Research performed at the National Institute on Aging (NIA), part of the NIH, presented at the annual Experimental Biology meeting demonstrated that a small peptide, cibinetide (ARA 290), is capable of decreasing age-related decline in heart function, and the frailty associated with aging in animal models. Cibinetide works via activating the body’s innate repair receptor (IRR), thereby decreasing chronic inflammation that is linked to age-associated declines in heart structure and function that contribute to higher risks for mortality and reduced healthspan, i.e., the length of time an individual remains healthy.

Researchers lead by Dr. Edward Lakatta from the NIA Laboratory of Cardiovascular Sciences and the Translational Gerontology Branch treated rats with cibinetide or saline from age 18 to 33 months, monitoring survival, heart function, and assessing their frailty on a scale that considered the integument, musculoskeletal, vestibulocochlear, ocular, neurological, digestive, and respiratory systems.  The results show that cibinetide administration significantly slowed the decline in body weight and heart function, including ejection fraction and heart rate response to autonomic blockade. The frailty score was also significantly lower in cibinetide-treated animals, which, along with maintained heart function, likely contributed to the greater healthspan near the end of life in the cibinetide-treated animals. The research presented here is a portion of a much larger program supported by the National Institutes of Health/National Institute on Aging Intramural Research program with the goal of exploring cibinetide’s ability to reduce multi-organ, senescence-associated inflammation, and delay the effects of aging.

As life expectancy increases, age-related complications have become an extreme global burden, with cardiovascular disease being the leading cause of death in the world.  The high prevalence of costly chronic diseases, such as heart disease, cancer and diabetes, suggests health care efforts should focus on improving healthspan, as opposed to lifespan alone.  “Of all the breakthrough therapies I have worked on (hemoglobin A1c and anti-TNF therapy), the Innate Repair Activators may offer the most help to patients. Dr. Lakatta saw this potential early on, and these extensive studies bore out the tantalizing potential to increase healthspan,” stated Dr. Anthony Cerami, Araim’s Founder.

Cibinetide is currently in development by Araim Pharmaceuticals, Inc., a private biotechnology company with a library of peptides that activate the repair mechanisms at the cellular and tissue level in a wide variety of disease conditions.   Cibinetide, the lead molecule in the library, has demonstrated disease-modification and clinical effects on neuropathy phase 2b trials endpoints such as nerve regeneration, pain, and functional mobility.  Cibinetide’s most advanced clinical programs are in sarcoidosis-related small fiber neuropathy, for which it has US and EU Orphan Drug and US Fast Track designations, and significant clinical work has been advanced for the treatment of diabetic peripheral neuropathy.  Araim has an ongoing, active and promising preclinical program in a wide array of conditions involving tissue damage and repair, including neuropathy, cardiovascular damage, diabetes complications, wound healing and aging. The NIA Laboratory of Cardiovascular Science has a Cooperative Research and Development Agreement with Araim Pharmaceuticals Inc.

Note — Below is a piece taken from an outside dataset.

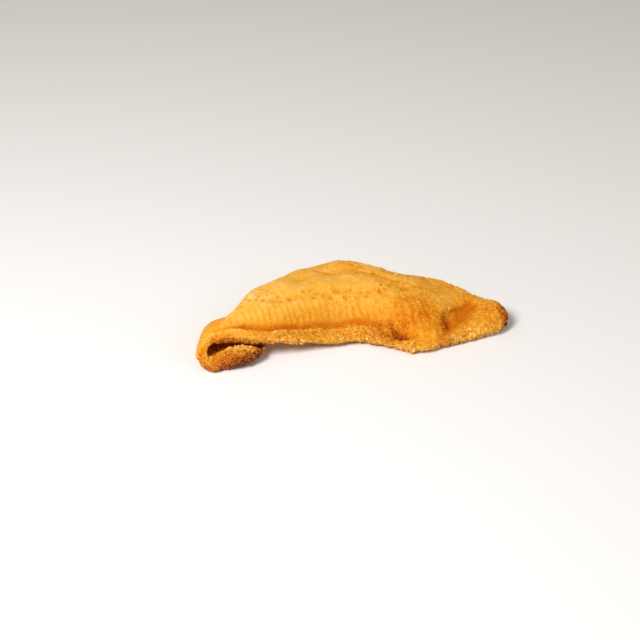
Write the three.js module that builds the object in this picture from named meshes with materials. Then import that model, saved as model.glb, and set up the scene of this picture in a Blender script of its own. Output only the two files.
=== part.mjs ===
// A crumbed, deep-fried fish fillet, modelled as the one solid piece that it is.
//
// Millimetres, +Z up. The tail points along +X and the thin belly edge faces -Y. The head end is narrow and
// is tucked under the body, as it curled in the oil. The fillet is described flat first, as a strip that
// runs from the tail, along the body, to the end of the tucked flap. At every place on the strip there is a
// height of crust above and below its rim line. The strip is then bent round the fold, and a ring of points
// is laid on each of its stations. Last of all the origin is put in the middle of the box, where the fillet
// rests.
import * as THREE from "three";

const degrees = THREE.MathUtils.degToRad;

// Driving dimensions.
const TAIL_X = 110; // tip of the tail
const FOLD_X = -97.5; // where the bend under the head end begins
const FOLD_RADIUS = 8.8; // of the rim line round the bend
const FOLD_YAW = degrees(28); // the bend is askew: its far side lies towards the tail
const YAW_FROM_X = -30; // the stations begin to turn towards the bend here
const FLAP_LENGTH = 34; // of the part that lies under the body
const FLAP_PITCH = degrees(4.5); // the flap rises a little towards its end
const FLAP_YAW = degrees(8); // and runs a little towards the front
const FLAP_SLIDE = new THREE.Vector3(-6, -4.5, 0); // how far the flap has slid, as the fold sagged
const FLAP_REST = 5.8; // height of the rim line above the table at the foot of the bend
// The inner face of the bend and the flap is dished between its two edges. across is as for the body's
// section.
const FLAP_DISH = { depth: 6.5, front: [-0.8, -0.25], back: [1, 0.6] };
// A lip stands along the front edge of the flap: it has curled up to the body. It rises between from and
// full, which are distances along the flap, and has gone at over.
const FLAP_LIP = { height: 9.4, across: -0.74, width: 0.19, from: -4, full: 20, over: 56 };
// The belly edge hangs down to the lip, behind it, between two pairs of places along X.
const HANG = { depth: 3.4, across: -0.88, width: 0.2 };
const HANG_SPAN = { from: -102, full: -93, fullTo: -76, to: -60 };
const TAIL_CURL = 3.5; // how far the underside of the tail tip is off the table
const TAIL_CURL_LENGTH = 34;
const REST_X = 4; // the underside lies flat from here towards the tail

// The flat outline and its thickness, at named places from the tail to the bend and on to the flap's end.
// at: where the place is along X, before it is bent; front and back: the two edges, as distances from the
// axis.
const PLACES = [
  { name: "tail tip", at: TAIL_X, front: -9, back: 9, thick: 13 },
  { name: "tail", at: 94, front: -14, back: 22, thick: 16 },
  { name: "hollow", at: 74, front: -17, back: 38, thick: 20 },
  { name: "lobe", at: 48, front: -24, back: 50, thick: 24.5 },
  { name: "lobe foot", at: 36, front: -24, back: 56, thick: 26 },
  { name: "notch", at: 24, front: -16.5, back: 63, thick: 27 },
  { name: "middle", at: 0, front: -6, back: 73, thick: 28 },
  { name: "shoulder", at: -30, front: -8.5, back: 63, thick: 26.5 },
  { name: "neck", at: -62, front: -12, back: 45, thick: 21 },
  { name: "nape", at: -84, front: -12, back: 38, thick: 15.5 },
  { name: "bend", at: FOLD_X, front: -12, back: 12, thick: 12 },
  { name: "fold", at: FOLD_X - 14, front: -13, back: 10, thick: 11.5 },
  { name: "foot of the fold", at: FOLD_X - 27, front: -18, back: 12, thick: 14 },
  { name: "flap", at: FOLD_X - 42, front: -17, back: 12, thick: 15.5 },
  { name: "flap end", at: FOLD_X - Math.PI * FOLD_RADIUS - FLAP_LENGTH, front: -10, back: 9, thick: 8 },
];
const TAIL_ROUND = 13; // length over which the tail's outline closes to a blunt end
const FLAP_ROUND = 10;
const END_SQUARENESS = 2.4; // power of the superellipse that closes both ends: 2 is round, more is squarer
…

About Araim Pharmaceuticals, Inc.

Araim Pharmaceuticals, Inc. is a private clinical stage biopharmaceutical company with a novel platform technology designed to address devastating injuries and chronic diseases underserved by current therapies. With their discovery of the Innate Repair Receptor (IRR), Araim has identified the target for activating tissue repair and recovery from inflammation and other injuries.   Their novel peptide library of IRR specific ligands activates tissue protective, reparative and anti-inflammatory signaling pathways and have shown pre-clinical and clinical efficacy in numerous chronic and acute inflammatory conditions.